Different types of bugs can handle varying levels of pollution, so the MPCA categorizes them as “tolerant” or “sensitive.”
Tolerant bugs like snails, leeches, or worms can handle high levels of nutrients, sediment, and low dissolved oxygen, which can be caused by runoff from farmland.
“Essentially, these bugs can tolerate poor conditions, so while they still exist in healthy streams, we see more of these bugs in streams that have more pollution,” says Tiffany Schauls, an environmental specialist with the MPCA.
Conversely, sensitive bugs like caddisflies, stoneflies, and mayflies cannot withstand high levels of pollution. If these bugs are found in a body of water, it indicates a healthy environment.
“It’s best to think about the number of different species we have in the creek, and the proportion of sensitive to tolerant bugs,” Schauls says. “We want diversity, but there isn’t a one-size-fits-all approach. There are different types of rivers and streams, each having its own expectation in terms of the bug community you can find there. For example, we don’t expect the larger, warm-water Mississippi River to have the same bug community as Beaver Creek, which is a small cold-water stream.”

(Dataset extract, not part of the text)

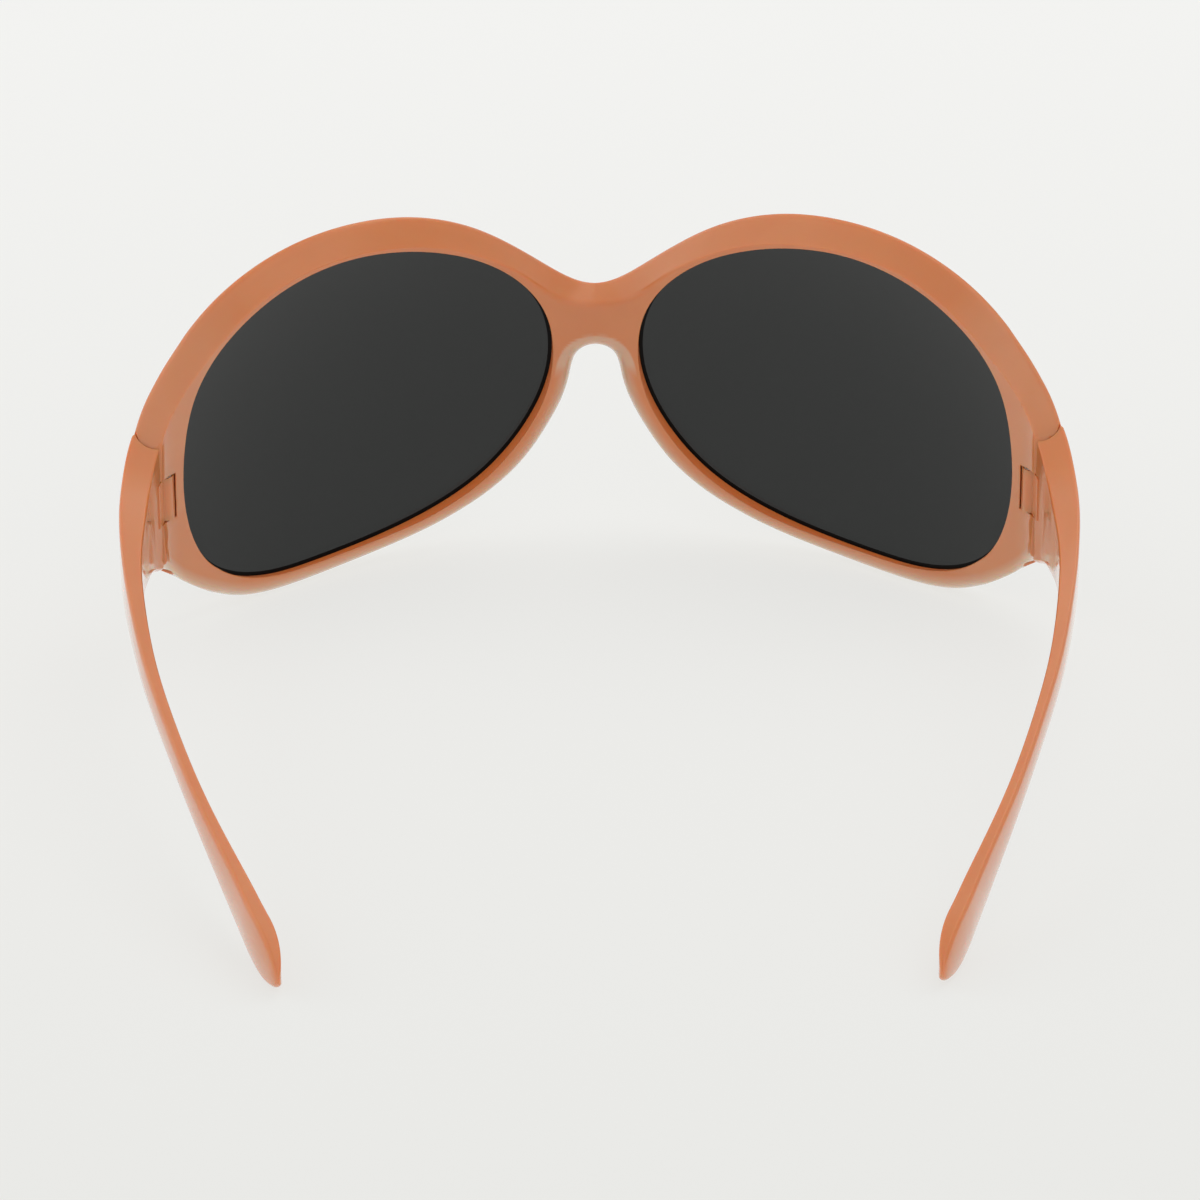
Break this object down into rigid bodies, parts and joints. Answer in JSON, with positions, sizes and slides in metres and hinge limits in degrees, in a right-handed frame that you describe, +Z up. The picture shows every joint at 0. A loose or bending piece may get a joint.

Overall, more diversity often means a healthier stream. The best way to achieve this level of diversity in Beaver Creek is by following land use practices that support healthy local streams and the macroinvertebrates that reside there.
Farming and Beaver Creek
In the 1920s, before sustainable farming practices, the land around the town of Beaver, Minnesota, was farmed in a way that degraded the landscape. Farming on steep valley slopes and flood plains led to significant flooding, causing Beaver to flood multiple times throughout the year. In 1938, the town flooded a total of 28 times. Homes were buried, hills eroded, and 15 feet of sediment covered the landscape. By 1940, residents had to abandon the community. Today, Beaver Creek is still recovering from these deposits.
With the help of the Winona County Soil and Water Conservation District, landowners have implemented several land management practices that prevent soil erosion and ultimately limit excess nutrients and sediment from flowing into waterbodies. The steep topography and karst landscape mean water and pollutants can flow through the watershed very rapidly.
“We can prevent unwanted nutrients in streams by utilizing storage structures for manure and push up ponds, which stabilize the flow of water when it rains,” explains Amanda Gentry of the Winona County Soil and Water Conservation District.
Over the last few years, reducing the number of feedlots on the land and retiring land that may not be productive due to its rocky, shallow soil has kept sediment from flowing into lakes, rivers, and streams. Planting native vegetation outside of the usual crop growing season also helps to hold soil down.
“Small watersheds like ours have been able to see those improvements, and it’s from local landowners just making small changes and doing their part,” Gentry says.
According to Gentry, these land management practices are an investment for landowners to retain their rich topsoil and keep their local bodies of water healthy.
Gentry has witnessed firsthand how Beaver Creek has improved throughout the years. Gentry has gone from standing knee deep in silt to catching sensitive bugs in her dip net when out monitoring for trout.
“I think it’s pretty awesome to hear about a proposed delisting,” Gentry says. “That Beaver Creek area has gone from depositing feet of sediment in the valley to being delisted for having a healthy macroinvertebrate population is amazing.”
After 10 years of careful monitoring and small changes to land management, Beaver Creek’s bugs are giving the indication their home is starting to thrive once again.